June 15 2006: Global Day of Solidarity with Iraq Journalists in the Frontline of the Deadliest Media War in History

The International Federation of Journalists, joined by the Iraqi Journalists Syndicate and the Kurdish  Journalists Syndicate, today launched a global campaign to end the terrifying ordeal of journalists in Iraq where at least 129 media staff have been killed and hundreds more injured or disabled in what has become the deadliest media war in modern history.

The General Secretary of the IFJ, Aidan White, speaking to journalists in Dubai, said the campaign was backed by journalists’ groups across the Middle East and North Africa, as well as throughout the IFJ’s international network.

“Iraqi journalists are the real heroes of this war,” said White. “Every day they take risks and make sacrifices that must be recognised in the crucial fight for freedom and democracy in Iraq,” he said.

On June 15th – Iraq’s National Day of the Press – there will be demonstrations in Iraq and around the region to highlight what the IFJ says is the “unspeakable suffering” of media in a country where press freedom is close to extinction because of ruthless extremists and targeting of journalists by warring factions.

“On this day journalists around the world will honour the memory of those we have lost, we will focus attention on the urgent humanitarian needs of survivors and grieving families, and we will reinforce our demands for action from governments to reduce the risks journalists face,” he said.

The campaign was initiated by a meeting of the IFJ’s Middle East affiliates in Beirut last month and has the backing of the Iraqi Journalists Syndicate, the Kurdistan Journalists Syndicate in Iraq, the Federation of Arab Journalists and the Association of Journalists in the United Arab Emirates, which hosted the launch conference in Dubai’s Media City.

“No journalist and no journalists’ group in the world is untouched by the routine intimidation of media and the rising death toll in Iraq,” said White. “We mourn, but we also demand action to end this slaughter.”

The IFJ has counted 129 media victims since the US invasion of Iraq in 2003, while the satellite channel Al-Arabiya puts the figure at 144. Other groups, who do not include killed media support staff in their numbers, have lower figures.

“But this is not a numbers game,” said White. “What is undeniable is that more media staff have been murdered and killed in this war than in any other modern conflict. And most of the victims, more than 100, are Iraqis.”

White said that while some media were able to pull their people out of the country to reduce the risks, leaving was not an option for Iraqis or for major media. Foreign media reporting in Iraq rely heavily upon Iraqi journalists to provide the vital information, film footage and editorial material that make up much of the world’s daily media coverage of the war, he said.

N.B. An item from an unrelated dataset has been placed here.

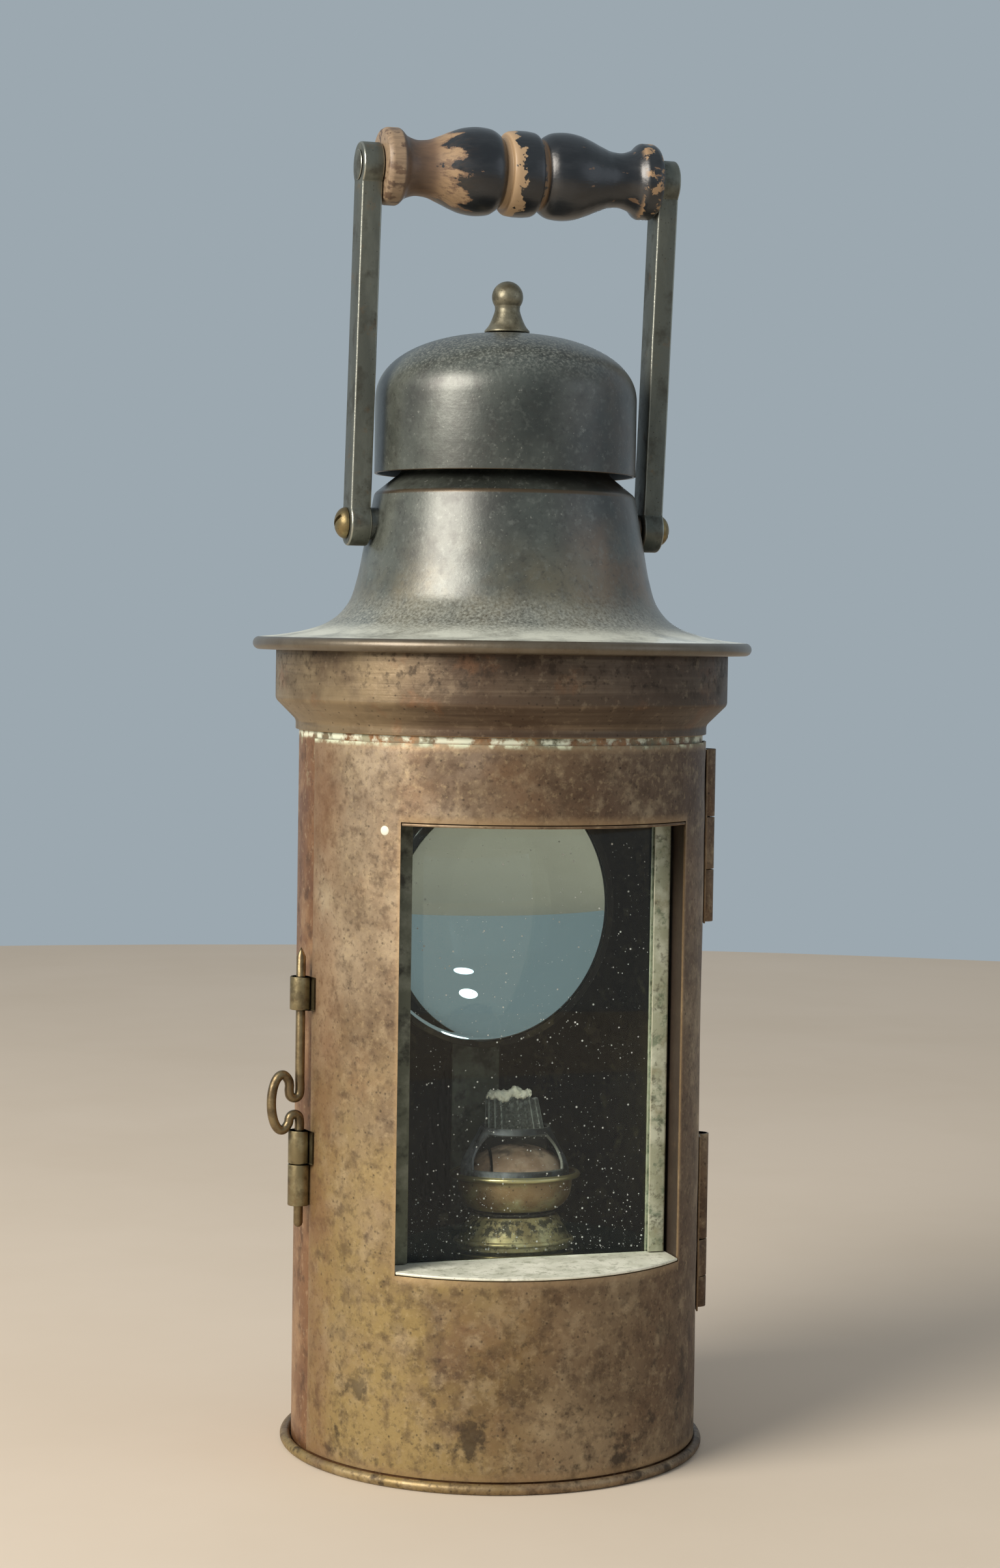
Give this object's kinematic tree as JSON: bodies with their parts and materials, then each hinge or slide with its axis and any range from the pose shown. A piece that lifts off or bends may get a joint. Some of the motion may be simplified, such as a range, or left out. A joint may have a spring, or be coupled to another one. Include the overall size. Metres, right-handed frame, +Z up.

White said that the June 15th Day of Action had three aims:

  • To provide humanitarian assistance through an international appeal in support of the Iraqi journalists who are the victims of violence and their families;
  • To express solidarity through the creation of an International Committee for the Defence of Journalists in Iraq backed by national journalists’ unions and associations around the world;
  • To put added pressure on the international community to do more to assist Iraqi journalists.

 On that day an appeal backed by more than 100 leaders of unions, associations and syndicates of journalists will publicise the crisis and will send messages of support to the IFJ’s two Iraqi affiliates as well as calling on their own governments to intervene to press for more action over a media crisis which says the IFJ remains largely invisible to many politicians.

Yesterday, speaking in a televised debate in Abu Dhabi, White challenged Iraq Foreign Minister Hoshayar Zebari who denied Iraqi journalists were being targeted. “It is just not acceptable to deny the intolerable reality of journalists selectively picked out of crowds and shot or devastating car bombs deliberately placed outside media houses,” he said.

“What we need from governments, in Baghdad, Washington and London, and collectively gathered in New York, is less denial and more recognition that they can do more to highlight this crisis and to help Iraqi journalists.”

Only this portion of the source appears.